* [Your instructions]:
In the listing below, count the lines containing the string "FreeCAD" and state only the number.

* [Given material]:
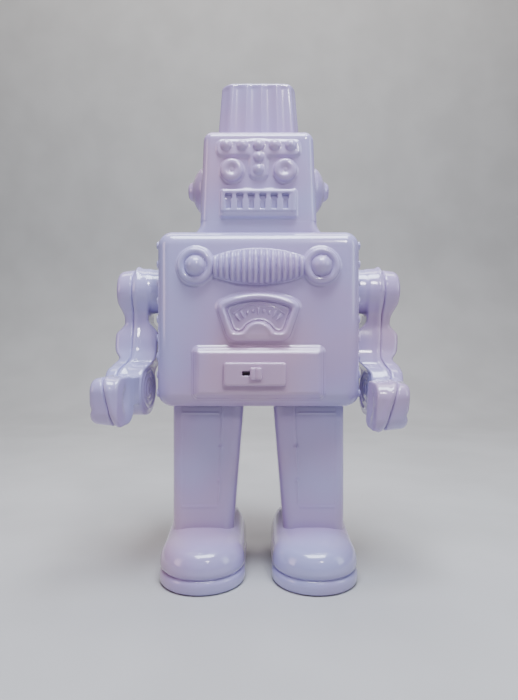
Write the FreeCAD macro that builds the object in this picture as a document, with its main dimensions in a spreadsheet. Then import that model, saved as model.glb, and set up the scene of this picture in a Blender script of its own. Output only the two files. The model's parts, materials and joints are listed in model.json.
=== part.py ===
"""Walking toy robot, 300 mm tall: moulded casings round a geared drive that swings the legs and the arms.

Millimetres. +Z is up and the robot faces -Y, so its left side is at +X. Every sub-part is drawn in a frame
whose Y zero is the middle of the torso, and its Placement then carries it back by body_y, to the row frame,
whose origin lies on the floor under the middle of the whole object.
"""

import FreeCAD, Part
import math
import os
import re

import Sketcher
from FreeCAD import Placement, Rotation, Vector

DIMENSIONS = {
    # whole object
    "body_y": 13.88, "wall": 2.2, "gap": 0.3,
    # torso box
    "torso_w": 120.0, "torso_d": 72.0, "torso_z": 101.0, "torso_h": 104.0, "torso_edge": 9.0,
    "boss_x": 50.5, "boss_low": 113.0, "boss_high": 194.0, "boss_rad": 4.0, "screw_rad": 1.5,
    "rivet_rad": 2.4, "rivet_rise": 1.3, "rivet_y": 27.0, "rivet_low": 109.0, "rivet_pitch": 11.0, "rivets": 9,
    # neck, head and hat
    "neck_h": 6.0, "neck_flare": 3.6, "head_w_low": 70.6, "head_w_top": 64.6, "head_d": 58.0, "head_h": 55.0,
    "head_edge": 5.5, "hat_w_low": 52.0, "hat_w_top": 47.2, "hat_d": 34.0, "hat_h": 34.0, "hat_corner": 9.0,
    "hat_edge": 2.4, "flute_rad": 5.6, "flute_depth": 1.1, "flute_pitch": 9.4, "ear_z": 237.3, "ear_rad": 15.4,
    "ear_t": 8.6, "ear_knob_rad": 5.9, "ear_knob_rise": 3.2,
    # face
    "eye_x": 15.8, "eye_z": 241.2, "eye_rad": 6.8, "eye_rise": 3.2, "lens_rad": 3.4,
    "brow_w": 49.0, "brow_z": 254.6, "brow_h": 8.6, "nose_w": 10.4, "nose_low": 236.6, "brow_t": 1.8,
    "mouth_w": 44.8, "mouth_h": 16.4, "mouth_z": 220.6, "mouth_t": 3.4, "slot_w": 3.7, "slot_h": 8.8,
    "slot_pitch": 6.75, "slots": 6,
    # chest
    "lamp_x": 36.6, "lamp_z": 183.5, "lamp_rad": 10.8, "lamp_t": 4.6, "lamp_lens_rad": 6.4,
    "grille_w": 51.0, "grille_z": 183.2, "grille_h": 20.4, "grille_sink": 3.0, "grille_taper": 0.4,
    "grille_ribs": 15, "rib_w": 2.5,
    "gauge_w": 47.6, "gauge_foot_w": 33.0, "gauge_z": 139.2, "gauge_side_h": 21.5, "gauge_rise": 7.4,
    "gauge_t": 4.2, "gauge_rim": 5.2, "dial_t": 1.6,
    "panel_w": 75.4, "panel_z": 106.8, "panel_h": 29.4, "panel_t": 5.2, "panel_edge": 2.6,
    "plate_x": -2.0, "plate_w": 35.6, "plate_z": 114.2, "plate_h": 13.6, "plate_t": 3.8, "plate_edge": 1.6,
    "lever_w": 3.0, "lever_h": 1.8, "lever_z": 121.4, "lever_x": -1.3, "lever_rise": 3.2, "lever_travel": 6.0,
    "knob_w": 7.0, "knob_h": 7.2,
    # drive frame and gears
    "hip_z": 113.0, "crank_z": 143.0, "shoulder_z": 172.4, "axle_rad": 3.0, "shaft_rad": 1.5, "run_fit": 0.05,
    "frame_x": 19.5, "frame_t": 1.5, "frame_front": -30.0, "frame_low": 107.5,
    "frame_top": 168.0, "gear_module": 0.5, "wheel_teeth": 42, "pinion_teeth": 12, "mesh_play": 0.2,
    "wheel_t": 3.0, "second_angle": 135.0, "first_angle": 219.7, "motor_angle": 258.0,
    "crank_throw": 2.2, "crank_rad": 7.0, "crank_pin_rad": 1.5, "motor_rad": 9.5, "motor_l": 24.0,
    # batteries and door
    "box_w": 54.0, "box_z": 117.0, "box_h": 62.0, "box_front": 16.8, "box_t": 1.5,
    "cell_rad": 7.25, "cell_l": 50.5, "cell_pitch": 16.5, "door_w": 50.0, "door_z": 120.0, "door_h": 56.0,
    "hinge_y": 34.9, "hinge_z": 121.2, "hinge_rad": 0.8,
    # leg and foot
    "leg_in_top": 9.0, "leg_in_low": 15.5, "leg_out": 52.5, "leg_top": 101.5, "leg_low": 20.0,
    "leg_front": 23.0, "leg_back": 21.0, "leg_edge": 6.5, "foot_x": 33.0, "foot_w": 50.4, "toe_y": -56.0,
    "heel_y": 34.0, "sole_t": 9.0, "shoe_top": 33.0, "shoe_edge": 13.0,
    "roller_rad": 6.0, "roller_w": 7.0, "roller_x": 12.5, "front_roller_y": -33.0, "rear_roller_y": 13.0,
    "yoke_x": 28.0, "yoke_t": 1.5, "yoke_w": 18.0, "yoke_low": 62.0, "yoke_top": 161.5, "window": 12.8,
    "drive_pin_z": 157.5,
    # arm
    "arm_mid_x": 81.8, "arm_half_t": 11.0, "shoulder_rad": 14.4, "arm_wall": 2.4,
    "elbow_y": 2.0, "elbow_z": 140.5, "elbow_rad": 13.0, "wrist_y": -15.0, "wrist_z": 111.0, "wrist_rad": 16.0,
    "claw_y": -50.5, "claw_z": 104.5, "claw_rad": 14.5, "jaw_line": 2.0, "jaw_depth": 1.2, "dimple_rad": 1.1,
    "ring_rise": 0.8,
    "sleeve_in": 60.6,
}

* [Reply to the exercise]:
3